Every entry must be copied word for word.

[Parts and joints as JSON]
+---+
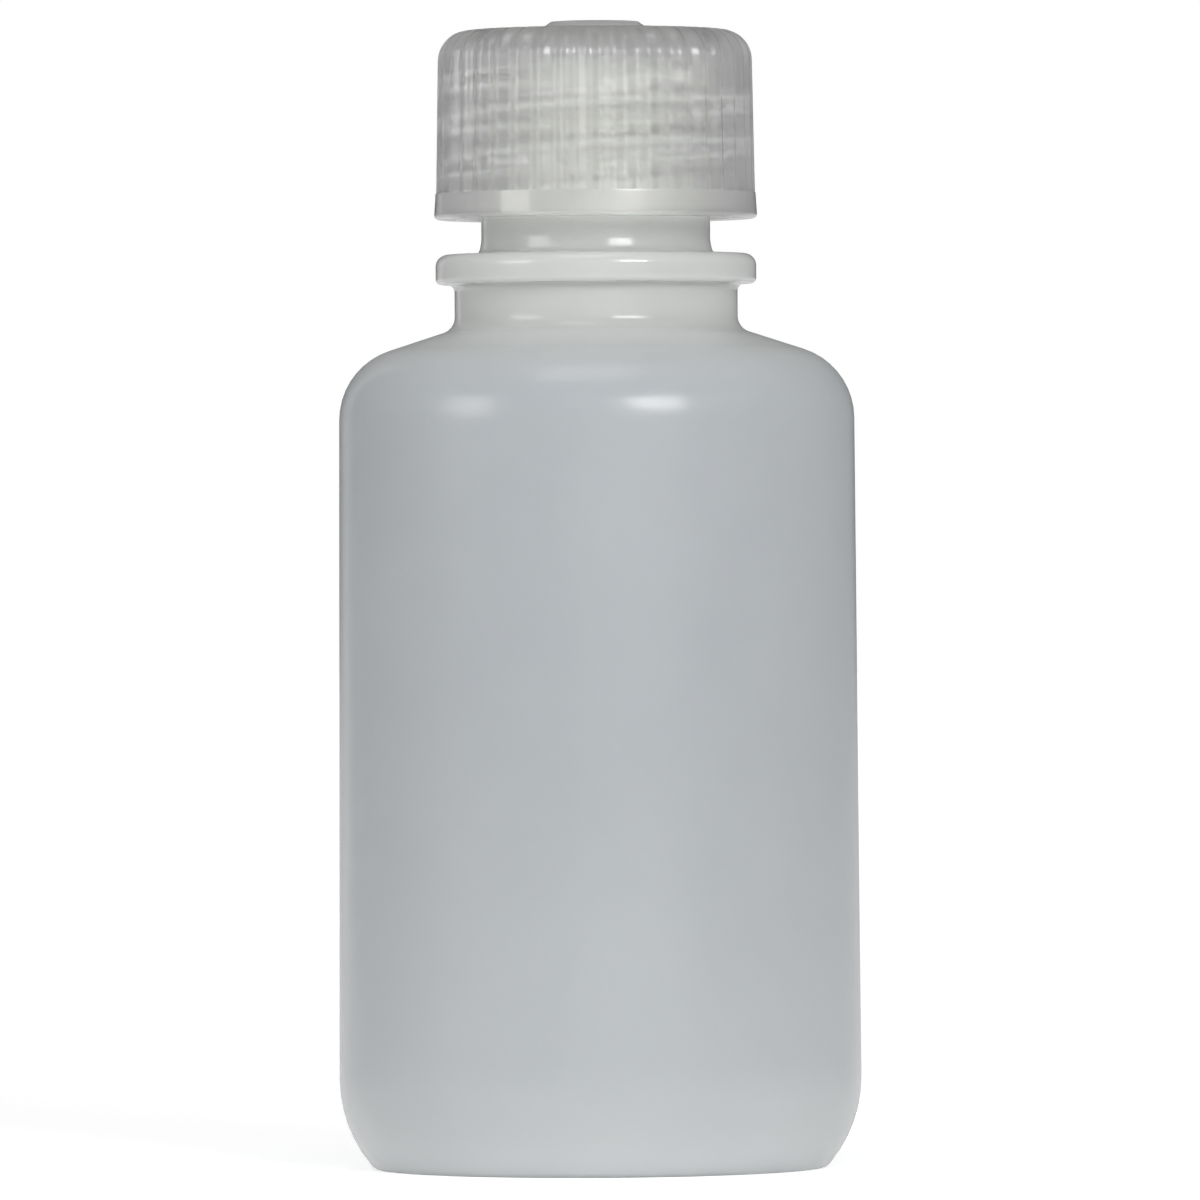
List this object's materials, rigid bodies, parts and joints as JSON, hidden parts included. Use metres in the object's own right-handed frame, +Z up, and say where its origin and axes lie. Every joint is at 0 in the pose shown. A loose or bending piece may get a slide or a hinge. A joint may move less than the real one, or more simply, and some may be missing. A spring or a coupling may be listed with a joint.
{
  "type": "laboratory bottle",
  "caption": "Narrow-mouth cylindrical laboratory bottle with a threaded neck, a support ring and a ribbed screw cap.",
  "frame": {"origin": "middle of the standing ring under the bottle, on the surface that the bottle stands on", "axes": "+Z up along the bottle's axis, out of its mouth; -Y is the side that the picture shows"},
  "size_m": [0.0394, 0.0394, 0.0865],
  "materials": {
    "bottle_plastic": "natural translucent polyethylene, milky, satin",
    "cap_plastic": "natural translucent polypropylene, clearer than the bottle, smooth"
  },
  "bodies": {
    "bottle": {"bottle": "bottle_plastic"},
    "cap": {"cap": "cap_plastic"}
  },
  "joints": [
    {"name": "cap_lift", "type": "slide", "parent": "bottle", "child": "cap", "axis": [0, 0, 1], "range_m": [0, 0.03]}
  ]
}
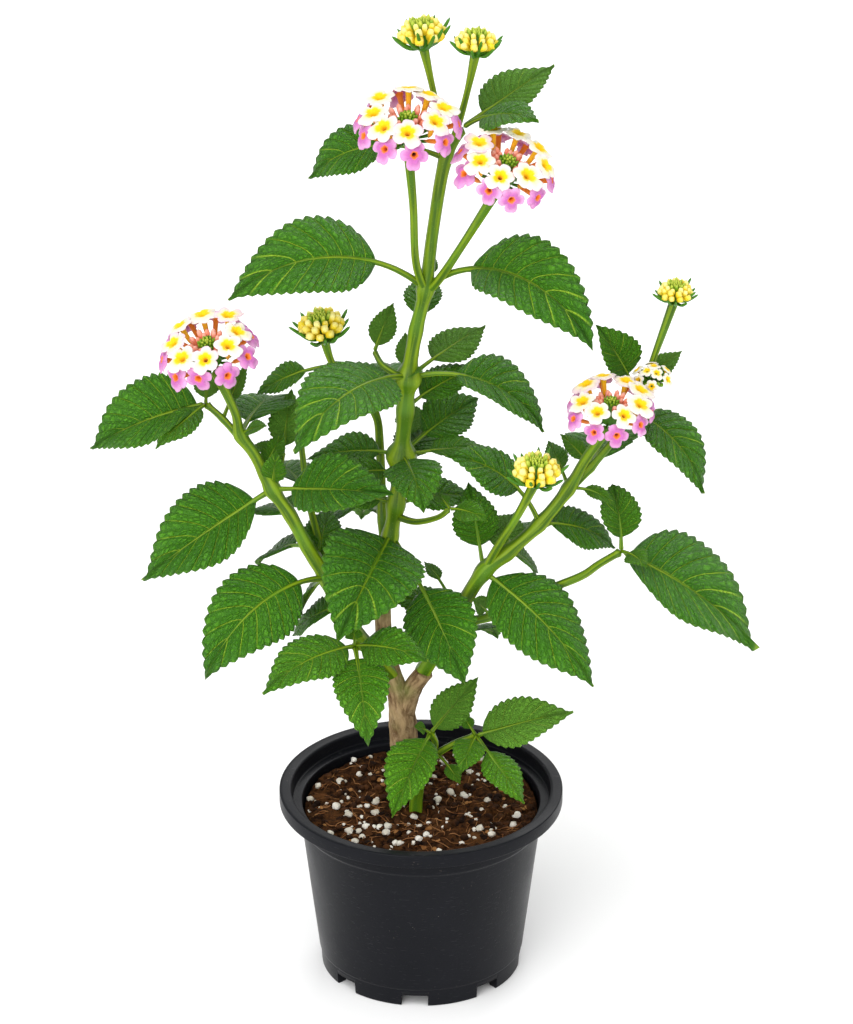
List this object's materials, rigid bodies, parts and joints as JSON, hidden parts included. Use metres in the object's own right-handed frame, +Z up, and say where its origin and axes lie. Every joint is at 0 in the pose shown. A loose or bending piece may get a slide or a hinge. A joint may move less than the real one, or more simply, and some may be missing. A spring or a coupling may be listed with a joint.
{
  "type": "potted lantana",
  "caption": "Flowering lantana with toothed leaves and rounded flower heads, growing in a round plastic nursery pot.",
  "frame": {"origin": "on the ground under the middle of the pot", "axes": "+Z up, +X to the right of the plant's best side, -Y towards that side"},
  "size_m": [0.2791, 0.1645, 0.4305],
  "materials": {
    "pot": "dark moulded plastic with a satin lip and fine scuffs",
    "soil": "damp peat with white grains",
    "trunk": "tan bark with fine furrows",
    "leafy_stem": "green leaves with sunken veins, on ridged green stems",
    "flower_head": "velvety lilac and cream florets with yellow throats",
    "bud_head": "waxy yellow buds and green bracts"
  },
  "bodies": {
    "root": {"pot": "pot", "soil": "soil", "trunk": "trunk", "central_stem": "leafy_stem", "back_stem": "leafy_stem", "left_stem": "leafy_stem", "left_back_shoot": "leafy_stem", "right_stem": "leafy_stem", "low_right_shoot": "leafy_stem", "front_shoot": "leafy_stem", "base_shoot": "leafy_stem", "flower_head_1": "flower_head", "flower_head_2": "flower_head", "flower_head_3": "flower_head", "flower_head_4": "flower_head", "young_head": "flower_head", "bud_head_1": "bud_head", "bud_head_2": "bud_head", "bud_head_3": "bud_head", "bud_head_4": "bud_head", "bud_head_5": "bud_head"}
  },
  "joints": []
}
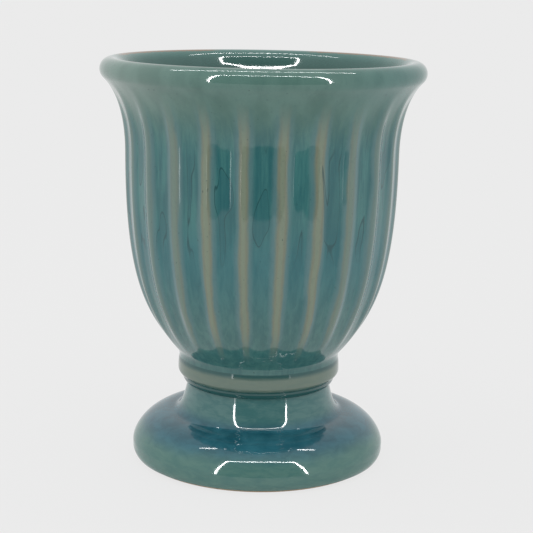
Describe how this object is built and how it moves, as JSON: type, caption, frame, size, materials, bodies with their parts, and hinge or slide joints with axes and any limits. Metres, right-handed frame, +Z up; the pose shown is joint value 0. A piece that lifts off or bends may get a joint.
+---+
### ANSWER
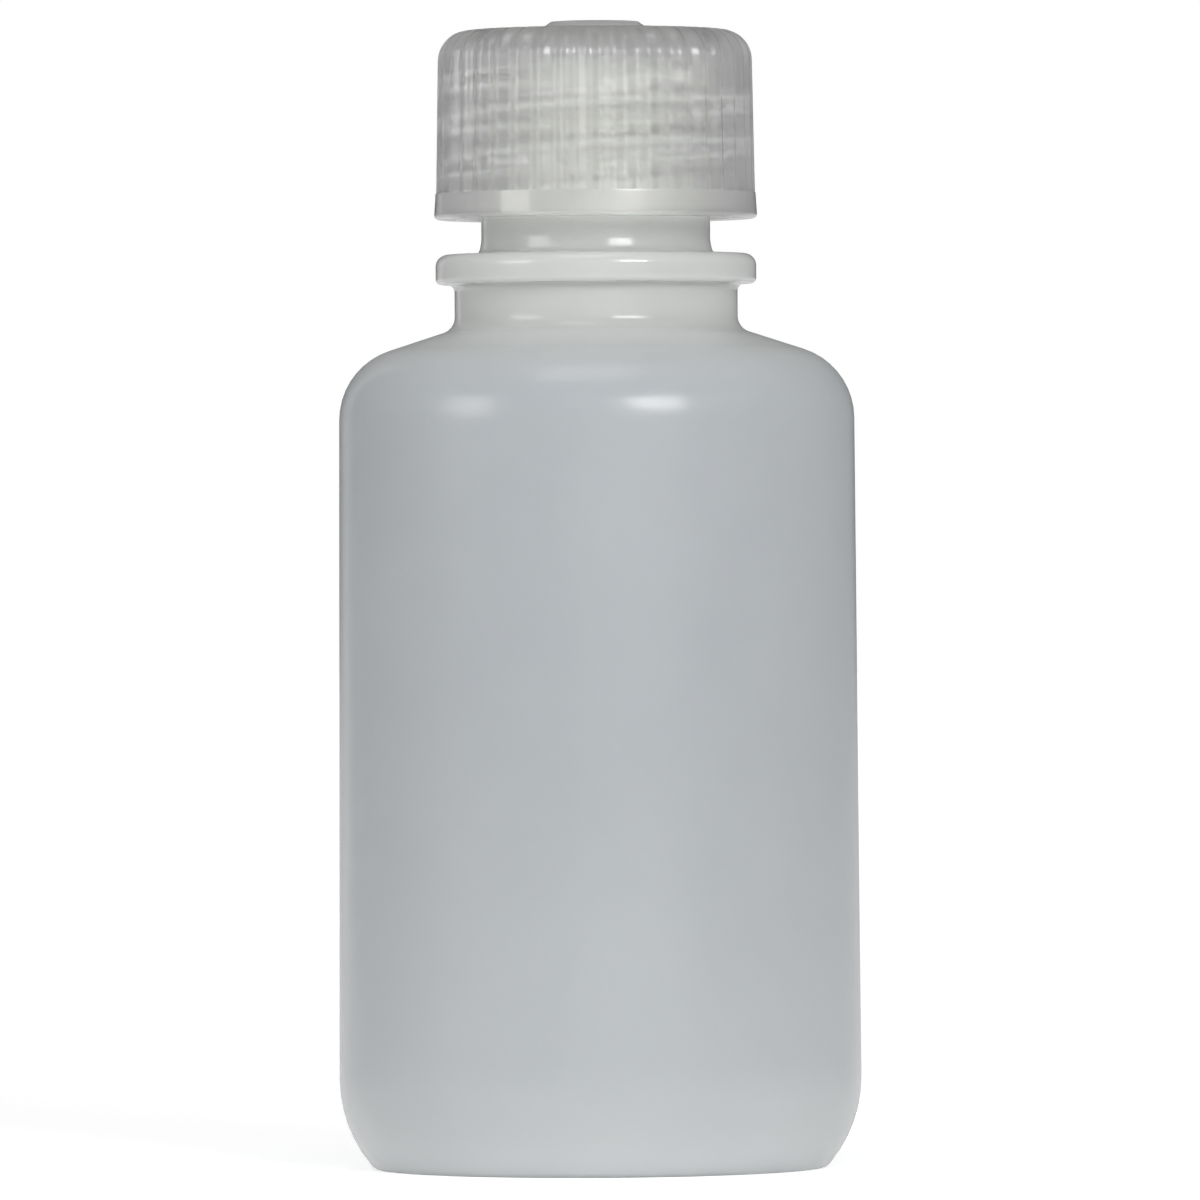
List this object's materials, rigid bodies, parts and joints as JSON, hidden parts included. Use metres in the object's own right-handed frame, +Z up, and say where its origin and axes lie. Every joint is at 0 in the pose shown. A loose or bending piece may get a slide or a hinge. A joint may move less than the real one, or more simply, and some may be missing. A spring or a coupling may be listed with a joint.
{
  "type": "laboratory bottle",
  "caption": "Narrow-mouth cylindrical laboratory bottle with a threaded neck, a support ring and a ribbed screw cap.",
  "frame": {"origin": "middle of the standing ring under the bottle, on the surface that the bottle stands on", "axes": "+Z up along the bottle's axis, out of its mouth; -Y is the side that the picture shows"},
  "size_m": [0.0394, 0.0394, 0.0865],
  "materials": {
    "bottle_plastic": "natural translucent polyethylene, milky, satin",
    "cap_plastic": "natural translucent polypropylene, clearer than the bottle, smooth"
  },
  "bodies": {
    "bottle": {"bottle": "bottle_plastic"},
    "cap": {"cap": "cap_plastic"}
  },
  "joints": [
    {"name": "cap_lift", "type": "slide", "parent": "bottle", "child": "cap", "axis": [0, 0, 1], "range_m": [0, 0.03]}
  ]
}
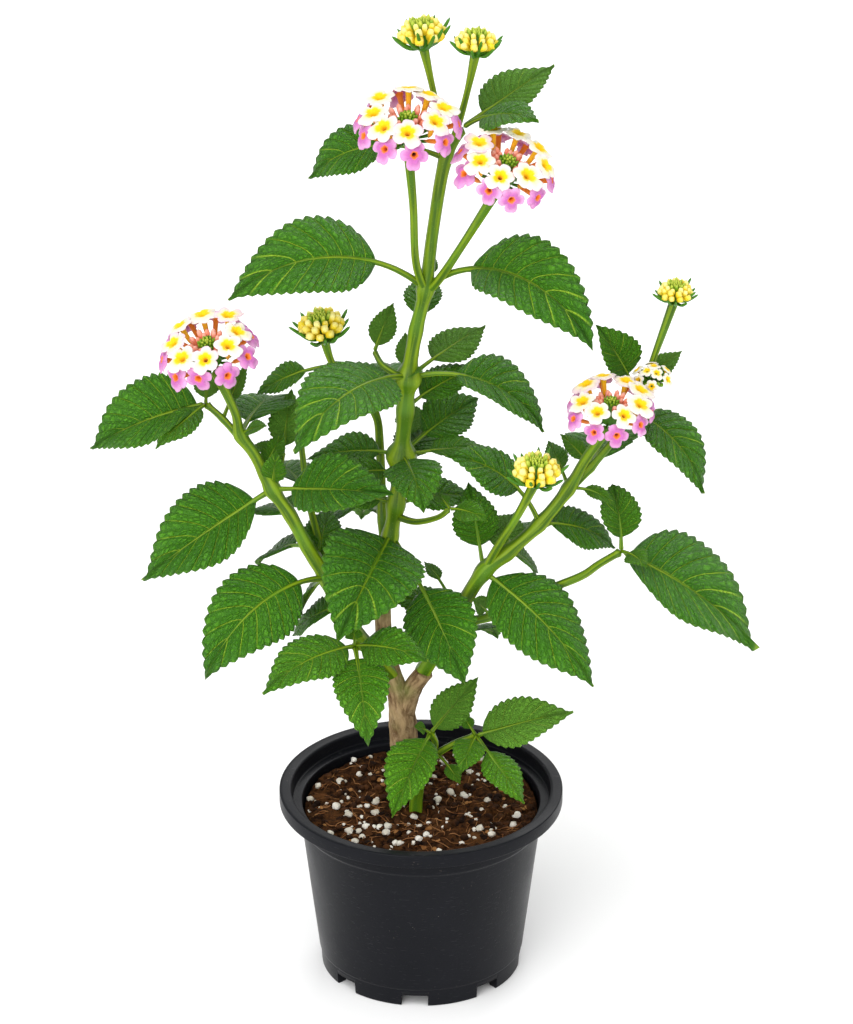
List this object's materials, rigid bodies, parts and joints as JSON, hidden parts included. Use metres in the object's own right-handed frame, +Z up, and say where its origin and axes lie. Every joint is at 0 in the pose shown. A loose or bending piece may get a slide or a hinge. A joint may move less than the real one, or more simply, and some may be missing. A spring or a coupling may be listed with a joint.
{
  "type": "potted lantana",
  "caption": "Flowering lantana with toothed leaves and rounded flower heads, growing in a round plastic nursery pot.",
  "frame": {"origin": "on the ground under the middle of the pot", "axes": "+Z up, +X to the right of the plant's best side, -Y towards that side"},
  "size_m": [0.2791, 0.1645, 0.4305],
  "materials": {
    "pot": "dark moulded plastic with a satin lip and fine scuffs",
    "soil": "damp peat with white grains",
    "trunk": "tan bark with fine furrows",
    "leafy_stem": "green leaves with sunken veins, on ridged green stems",
    "flower_head": "velvety lilac and cream florets with yellow throats",
    "bud_head": "waxy yellow buds and green bracts"
  },
  "bodies": {
    "root": {"pot": "pot", "soil": "soil", "trunk": "trunk", "central_stem": "leafy_stem", "back_stem": "leafy_stem", "left_stem": "leafy_stem", "left_back_shoot": "leafy_stem", "right_stem": "leafy_stem", "low_right_shoot": "leafy_stem", "front_shoot": "leafy_stem", "base_shoot": "leafy_stem", "flower_head_1": "flower_head", "flower_head_2": "flower_head", "flower_head_3": "flower_head", "flower_head_4": "flower_head", "young_head": "flower_head", "bud_head_1": "bud_head", "bud_head_2": "bud_head", "bud_head_3": "bud_head", "bud_head_4": "bud_head", "bud_head_5": "bud_head"}
  },
  "joints": []
}
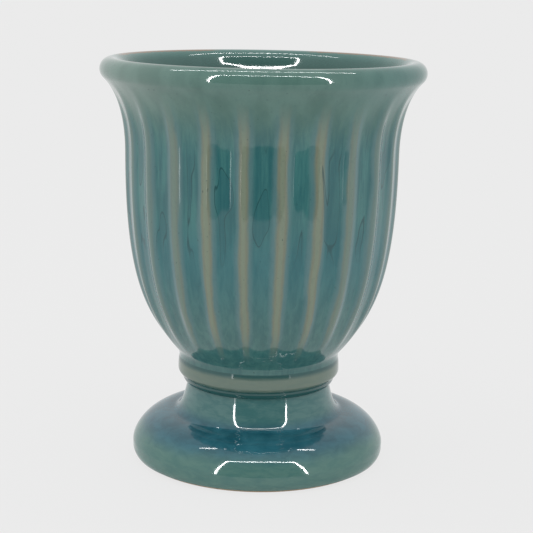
Describe how this object is built and how it moves, as JSON: type, caption, frame, size, materials, bodies with their parts, and hinge or slide joints with axes and any limits. Metres, right-handed frame, +Z up; the pose shown is joint value 0. A piece that lifts off or bends may get a joint.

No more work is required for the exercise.